The first electrode 34A is electrically connected to the light emitting units 33P in the first main light emitting region 33AA and the light emitting units 33P in the first light emitting region 33BA. More specifically, the surface emitting laser chip 30 includes a first connecting portion 36A that electrically connects the first electrode 34A and the light emitting units 33P in the first main light emitting region 33AA, and a second connecting portion 37A that electrically connects the first electrode 34A and the light emitting units 33P in the first light emitting region 33BA. Therefore, the surface emitting laser chip 30 is configured such that the light emitting units 33P in the first main light emitting region 33AA and the light emitting units 33P in the first light emitting region 33BA simultaneously emit laser light via the first electrode 34A, the first connecting portion 36A, and the second connecting portion 37A.

The second electrode 34B is electrically connected to the light emitting units 33P in the second main light emitting region 33AB and the light emitting units 33P in the second light emitting region 33BB. More specifically, the surface emitting laser chip 30 includes a first connecting portion 36B that electrically connects the second electrode 34B and the light emitting units 33P in the second main light emitting region 33AB, and a second connecting portion 37B that electrically connects the second electrode 34B and the light emitting units 33P in the second light emitting region 33BB. Therefore, the surface emitting laser chip 30 is configured such that the light emitting units 33P in the second main light emitting region 33AB and the light emitting units 33P in the second light emitting region 33BB simultaneously emit laser light via the second electrode 34B, the first connecting portion 36B, and the second connecting portion 37B.

In the second embodiment, the recess 57 may be omitted from the sealing member 50. In this case, as illustrated in FIG. 22, the reflecting layer 71 of the reflecting portion 70 is formed on the sealing surface 51.

In each embodiment, the reflecting portion 70 may be formed between the surface emitting laser chip 30 and the light receiving chip 40 in the X direction.
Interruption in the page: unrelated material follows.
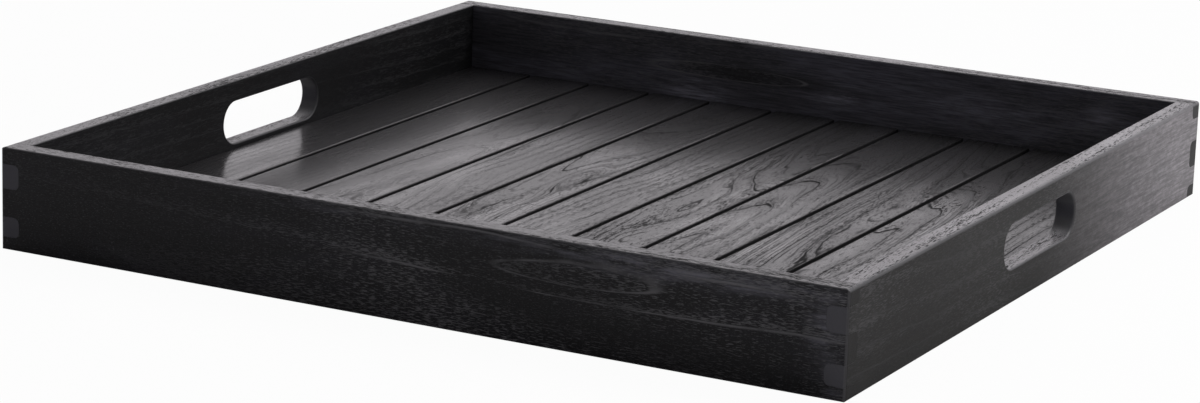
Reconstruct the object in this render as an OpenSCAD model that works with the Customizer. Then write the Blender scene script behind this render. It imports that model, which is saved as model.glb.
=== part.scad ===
// Square serving tray of black-stained wood.
// Four boards meet in rounded finger joints, the two side boards have hand holes,
// and a slatted floor lies on cleats and battens between them.
// Millimetres, +Z up. The origin is on the table, under the middle of the tray.
// X runs along the front board, Y from the front board to the back board.

/* [Boards] */
// Outside width, along the front board
tray_w = 600; // [420:1:760]
// Outside depth, along the handle boards
tray_d = 600; // [420:1:760]
// Height of the boards
tray_h = 68; // [64:1:90]
// Thickness of the four boards
board_t = 14; // [11:0.5:18]
// Radius of the upright outside corners
corner_r = 2; // [0.5:0.1:3]
// Radius of the outside top arris of the handle boards
handle_arris_r = 3; // [1:0.1:4]
// Radius of the other arrises of the boards
board_arris_r = 1; // [0.5:0.1:2]

/* [Finger joints] */
// Height of the top pin of the front and back boards
top_pin_h = 11; // [8:0.5:13]
// Height of the upper finger of a handle board
upper_finger_h = 16.5; // [12:0.5:18]
// Height of the middle pin of the front and back boards
middle_pin_h = 18.5; // [12:0.5:20]
// Height of the lower finger of a handle board
lower_finger_h = 13.5; // [10:0.5:15]
// Radius that the cutter leaves on the inner corners of pins and fingers
finger_r = 4; // [2:0.1:4.5]
// Glue gap around each pin and finger
glue_gap = 0.1; // [0.05:0.01:0.2]

/* [Hand holes] */
// Length of a hand hole
hole_l = 122; // [90:1:160]
// Height of a hand hole
hole_h = 30; // [26:1:34]
// Height of a hand hole's middle above the table
hole_z = 38; // [36:0.5:44]
// Radius of a hand hole's arrises
hole_arris_r = 1.5; // [0.5:0.1:3]

/* [Floor] */
// Number of slats
slat_n = 11; // [11:2:15]
// Thickness of a slat
slat_t = 9; // [7:0.5:12]
// Gap between two slats
slat_gap = 4; // [2:0.1:6]
// Extra width of the two outermost slats
edge_slat_extra = 3.6; // [0:0.1:8]
// Clearance between the floor and the boards around it
floor_gap = 0.3; // [0.1:0.05:0.6]
// Radius of a slat's long top arrises
slat_arris_r = 0.8; // [0.3:0.1:1.5]

/* [Cleats and battens] */
// Height of the cleats and battens
cleat_h = 9; // [7:0.5:12]
// Width of a cleat, out from its board
cleat_w = 12; // [10:0.5:20]
// Height of the cleats and battens above the table
cleat_lift = 1.6; // [0.5:0.1:4]
// Width of a batten
batten_w = 40; // [25:1:60]
// Distance between the middles of the two battens
batten_pitch = 190; // [120:1:240]
// Radius of the lower arrises of cleats and battens
cleat_arris_r = 1; // [0.3:0.1:2]

/* [Screws] */
// Diameter of a screw's head
screw_head_d = 6; // [5:0.1:6.5]
// Diameter of a screw's shank
screw_d = 3; // [2.5:0.1:3.5]
// Length of the screws that hold the slats
floor_screw_l = 14; // [12:0.5:14.5]
// Length of the screws that hold the cleats
cleat_screw_l = 20; // [16:0.5:21]
// Depth of a screw's head under the wood
screw_sink = 0.4; // [0.1:0.1:0.8]
// Gap between a screw and its hole
screw_gap = 0.1; // [0.05:0.01:0.2]
// Screws along each cleat
cleat_screw_n = 4; // [2:2:4]
// Slats from one cleat screw to the next
cleat_screw_step = 3; // [1:2:3]

/* [Hidden] */
$fn = 64;
// How far a cutting shape runs past the surface that it cuts
over = 1;

inner_w = tray_w - 2 * board_t;
inner_d = tray_d - 2 * board_t;

// Upper edges of the pins and fingers, from the top down
upper_finger_top = tray_h - top_pin_h;
middle_pin_top = upper_finger_top - upper_finger_h;
lower_finger_top = middle_pin_top - middle_pin_h;
bottom_pin_top = lower_finger_top - lower_finger_h;
// Lower and upper edge of each one; the outer pins run on past the boards' edges
past_edge = finger_r + over;
pins = [
    [upper_finger_top, tray_h + past_edge],
    [lower_finger_top, middle_pin_top],
    [-past_edge, bottom_pin_top]
];
fingers = [
    [middle_pin_top, upper_finger_top],
    [bottom_pin_top, lower_finger_top]
];

// Slats
slat_bottom = cleat_lift + cleat_h;
slat_l = inner_d - 2 * floor_gap;
floor_w = inner_w - 2 * floor_gap;
slat_w = (floor_w - 2 * edge_slat_extra - (slat_n - 1) * slat_gap) / slat_n;
slat_pitch = slat_w + slat_gap;
// Which edge of the floor a slat lies at: -1 left, 1 right, 0 neither
function slat_side(i) = i == 0 ? -1 : i == slat_n - 1 ? 1 : 0;
function slat_width(i) = slat_w + abs(slat_side(i)) * edge_slat_extra;
function slat_x(i) = (i - (slat_n - 1) / 2) * slat_pitch + slat_side(i) * edge_slat_extra / 2;

// What the slats lie on
cleat_y = inner_d / 2 - cleat_w / 2;
support_y = [-cleat_y, -batten_pitch / 2, batten_pitch / 2, cleat_y];
bar_l = inner_w - 2 * floor_gap;
cleat_screw_pitch = cleat_screw_step * slat_pitch;
function cleat_screw_x(k) = (k - (cleat_screw_n - 1) / 2) * cleat_screw_pitch;
cleat_screw_z = cleat_lift + cleat_h / 2;

// Screws
screw_head_h = (screw_head_d - screw_d) / 2;
screw_tip_h = screw_d;
// Cross recess in a screw's head
drive_w = 0.8;
drive_l = 3.3;
drive_depth = 1.2;

black_stain = "#1d1d20";
floor_stain = "#4b494e";
under_stain = "#262528";
dark_steel = "#3a3b3e";

function two_digits(i) = str(i < 10 ? "0" : "", i);
slat_names = [for (i = [0 : slat_n - 1]) str("slat_", two_digits(i + 1))];

// The corner of a square edge that rounding it to radius r takes off.
// The edge is at the origin and the wood lies towards -X and -Y.
module arris_waste(r) {
    translate([-r, -r])
        difference() {
            square(r + over);
            circle(r);
        }
}

// A bar's end view: w wide about the origin and h high from it, with eased corners
module eased_bar(w, h, top_r, bottom_r) {
    difference() {
        translate([-w / 2, 0])
            square([w, h]);
        for (side = [0, 1])
            mirror([side, 0]) {
                if (top_r > 0)
                    translate([w / 2, h])
                        arris_waste(top_r);
                if (bottom_r > 0)
                    translate([w / 2, 0])
                        mirror([0, 1])
                            arris_waste(bottom_r);
            }
    }
}

// Extrudes an end view drawn in X and Z along Y, about the middle
module along_y(length) {
    rotate([90, 0, 0])
        linear_extrude(length, center = true)
            children();
}

// Extrudes an end view drawn in Y and Z along X, about the middle
module along_x(length) {
    rotate([90, 0, 90])
        linear_extrude(length, center = true)
            children();
}

// The outside of the whole tray, with all its outer arrises
module outside() {
    intersection() {
        along_y(tray_d + 2 * over)
            eased_bar(tray_w, tray_h, handle_arris_r, board_arris_r);
        along_x(tray_w + 2 * over)
            eased_bar(tray_d, tray_h, board_arris_r, board_arris_r);
        linear_extrude(tray_h)
            translate([0, -tray_d / 2])
                eased_bar(tray_w, tray_d, corner_r, corner_r);
    }
}

// End view of the space between two boards, opening out round their inner top arrises
module pocket_view(w) {
    translate([-w / 2, -over])
        square([w, tray_h + 2 * over]);
    for (side = [0, 1])
        mirror([side, 0])
            translate([w / 2, tray_h])
                mirror([1, 0])
                    arris_waste(board_arris_r);
}

// The space inside the four boards
module pocket() {
    intersection() {
        along_y(tray_d)
            pocket_view(inner_w);
        along_x(tray_w)
            pocket_view(inner_d);
    }
}

// End view of one pin or finger, from its outside face to a depth, between two heights.
// Its two inner corners carry the cutter's radius.
module finger_view(depth, low, high, r) {
    difference() {
        translate([-over, low])
            square([depth + over, high - low]);
        translate([depth, high])
            arris_waste(r);
        translate([depth, low])
            mirror([0, 1])
                arris_waste(r);
    }
}

// The front board's share of the corner, with the tray's outside corner at the origin,
// the front board along +X and the handle board along +Y. A gap grows it all round.
module front_share(gap) {
    reach = board_t + over;
    // Pins that run out to the handle board's outside face
    translate([-over, 0, 0])
        rotate([90, 0, 90])
            linear_extrude(reach + over)
                for (pin = pins)
                    finger_view(board_t + gap, pin[0] - gap, pin[1] + gap, finger_r + gap);
    // Wood round the rounded corners of the handle board's fingers
    translate([0, board_t + gap, 0])
        rotate([90, 0, 0])
            linear_extrude(board_t + gap + over)
                for (finger = fingers)
                    difference() {
                        translate([board_t - finger_r, finger[0]])
                            square([finger_r + over, finger[1] - finger[0]]);
                        finger_view(board_t - gap, finger[0] + gap, finger[1] - gap, finger_r - gap);
                    }
}

// The same share in its place at the front left corner
module front_left_share(gap) {
    translate([-tray_w / 2, -tray_d / 2, 0])
        front_share(gap);
}

module front_board() {
    color(black_stain)
        difference() {
            intersection() {
                outside();
                union() {
                    translate([-inner_w / 2, -tray_d / 2 - over, -over])
                        cube([inner_w, board_t + over, tray_h + 2 * over]);
                    for (side = [0, 1])
                        mirror([side, 0, 0])
                            front_left_share(0);
                }
            }
            pocket();
            at_cleat_screws()
                screw_hole(cleat_screw_l);
        }
}

module back_board() {
    mirror([0, 1, 0])
        front_board();
}

// End view of the hand hole's rounded arris: the hole's edge is at half_h from the middle,
// and the board's face is at the origin
module hole_mouth_view(half_h) {
    difference() {
        translate([0, -over])
            square([half_h + hole_arris_r, hole_arris_r + over]);
        translate([half_h + hole_arris_r, hole_arris_r])
            circle(hole_arris_r);
    }
}

// One mouth of the hand hole, opening towards -Z from the plane Z = 0
module hole_mouth() {
    straight_l = hole_l - hole_h;
    for (side = [-1, 1])
        translate([side * straight_l / 2, 0, 0])
            rotate_extrude()
                hole_mouth_view(hole_h / 2);
    rotate([90, 0, 90])
        linear_extrude(straight_l, center = true)
            for (half = [0, 1])
                mirror([half, 0])
                    hole_mouth_view(hole_h / 2);
}

// The whole cut of the hand hole, through a board that lies on Z = 0
module hand_hole() {
    straight_l = hole_l - hole_h;
    translate([0, 0, -over])
        linear_extrude(board_t + 2 * over) {
            square([straight_l, hole_h], center = true);
            for (side = [-1, 1])
                translate([side * straight_l / 2, 0])
                    circle(d = hole_h);
        }
    hole_mouth();
    translate([0, 0, board_t])
        mirror([0, 0, 1])
            hole_mouth();
}

module left_handle_board() {
    color(black_stain)
        difference() {
            intersection() {
                outside();
                translate([-tray_w / 2 - over, -tray_d / 2 - over, -over])
                    cube([board_t + over, tray_d + 2 * over, tray_h + 2 * over]);
            }
            pocket();
            for (end = [0, 1])
                mirror([0, end, 0])
                    front_left_share(glue_gap);
            translate([-tray_w / 2, 0, hole_z])
                rotate([90, 0, 90])
                    hand_hole();
        }
}

module right_handle_board() {
    mirror([1, 0, 0])
        left_handle_board();
}

// A countersunk screw's outline, head down at the origin, with a gap all round
module screw_view(length, gap) {
    head_r = screw_head_d / 2 + gap;
    shank_r = screw_d / 2 + gap;
    polygon([
        [0, 0],
        [head_r, 0],
        [shank_r, screw_head_h],
        [shank_r, length - screw_tip_h],
        [0, length + gap]
    ]);
}

// One countersunk screw, head down, with its cross recess
module screw(length) {
    difference() {
        rotate_extrude()
            screw_view(length, 0);
        for (turn = [0, 90])
            rotate([0, 0, turn])
                cube([drive_l, drive_w, 2 * drive_depth], center = true);
    }
}

// The hole that a screw sits in, open below its head
module screw_hole(length) {
    rotate_extrude()
        screw_view(length, screw_gap);
    translate([0, 0, -screw_sink - over])
        cylinder(h = screw_sink + over, d = screw_head_d + 2 * screw_gap);
}

// Puts a child at each floor screw of one slat: a screw, head down, at each support
module at_floor_screws(i) {
    for (y = support_y)
        translate([slat_x(i), y, cleat_lift + screw_sink])
            children();
}

// Puts a child at each screw of the front cleat, head towards the back
module at_cleat_screws() {
    for (k = [0 : cleat_screw_n - 1])
        translate([cleat_screw_x(k), -inner_d / 2 + cleat_w - screw_sink, cleat_screw_z])
            rotate([90, 0, 0])
                children();
}

module slat(i) {
    color(floor_stain)
        difference() {
            translate([slat_x(i), 0, slat_bottom])
                along_y(slat_l)
                    eased_bar(slat_width(i), slat_t, slat_arris_r, 0);
            at_floor_screws(i)
                screw_hole(floor_screw_l);
        }
}

// A cleat or batten that all the slats are screwed to from below
module floor_bar(w, y) {
    difference() {
        translate([0, y, cleat_lift])
            along_x(bar_l)
                eased_bar(w, cleat_h, 0, cleat_arris_r);
        for (i = [0 : slat_n - 1])
            translate([slat_x(i), y, cleat_lift + screw_sink])
                screw_hole(floor_screw_l);
    }
}

module front_cleat() {
    color(under_stain)
        difference() {
            floor_bar(cleat_w, -cleat_y);
            at_cleat_screws()
                screw_hole(cleat_screw_l);
        }
}

module back_cleat() {
    mirror([0, 1, 0])
        front_cleat();
}

module front_batten() {
    color(under_stain)
        floor_bar(batten_w, -batten_pitch / 2);
}

module back_batten() {
    mirror([0, 1, 0])
        front_batten();
}

module floor_screws() {
    color(dark_steel)
        for (i = [0 : slat_n - 1])
            at_floor_screws(i)
                screw(floor_screw_l);
}

module cleat_screws() {
    color(dark_steel)
        for (end = [0, 1])
            mirror([0, end, 0])
                at_cleat_screws()
                    screw(cleat_screw_l);
}

front_board();
back_board();
left_handle_board();
right_handle_board();
for (i = [0 : slat_n - 1])
    slat(i);
front_cleat();
back_cleat();
front_batten();
back_batten();
floor_screws();
cleat_screws();
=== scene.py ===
"""Looks, light and camera for a square serving tray of black-stained wood with a slatted floor."""

import math

import bmesh
import bpy
from bpy.props import FloatProperty, FloatVectorProperty, PointerProperty
from mathutils import Matrix, Vector


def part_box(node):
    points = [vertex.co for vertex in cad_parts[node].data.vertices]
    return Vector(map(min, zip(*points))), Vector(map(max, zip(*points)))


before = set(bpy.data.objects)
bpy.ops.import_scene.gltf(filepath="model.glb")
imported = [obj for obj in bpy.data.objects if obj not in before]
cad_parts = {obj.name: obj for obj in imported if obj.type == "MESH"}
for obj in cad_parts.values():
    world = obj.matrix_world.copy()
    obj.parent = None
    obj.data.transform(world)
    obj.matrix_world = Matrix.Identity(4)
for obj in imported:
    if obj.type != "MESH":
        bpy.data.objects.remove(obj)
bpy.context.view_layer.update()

bl_info = {
    "name": "Slatted tea tray",
    "version": (1, 0, 0),
    "blender": (4, 5, 0),
    "location": "3D View > Sidebar > Tray",
    "description": "Finishes the boards, slats and screws of a black wooden tray and sets up its studio",
    "category": "Object",
}

MM = 1000.0


def grey(value, warmth=0.0, blue=0.0):
    return (value * (1 + warmth), value, value * (1 + blue), 1.0)


def shade(colour, share):
    """The same colour, darker or paler."""
    return [share * channel for channel in list(colour)[:3]] + [1.0]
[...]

That is, in plan view, the reflecting portion 70 may be arranged closer to the light receiving chip 40 than the first chip front surface 31 of the surface emitting laser chip 30 to be separated from the surface emitting laser chip 30 in the X direction. In plan view, the reflecting portion 70 may be arranged to be closer to the surface emitting laser chip 30 than to the light receiving chip 40 in the X direction.

One or more of the various examples described herein may be combined to the extent that they are not technically inconsistent.

Terms such as “first”, “second”, and “third” in this disclosure are used to distinguish subjects and not used for ordinal purposes.

In this specification, “at least one of A and B” should be understood to mean “only A, or only B, or both A and B.”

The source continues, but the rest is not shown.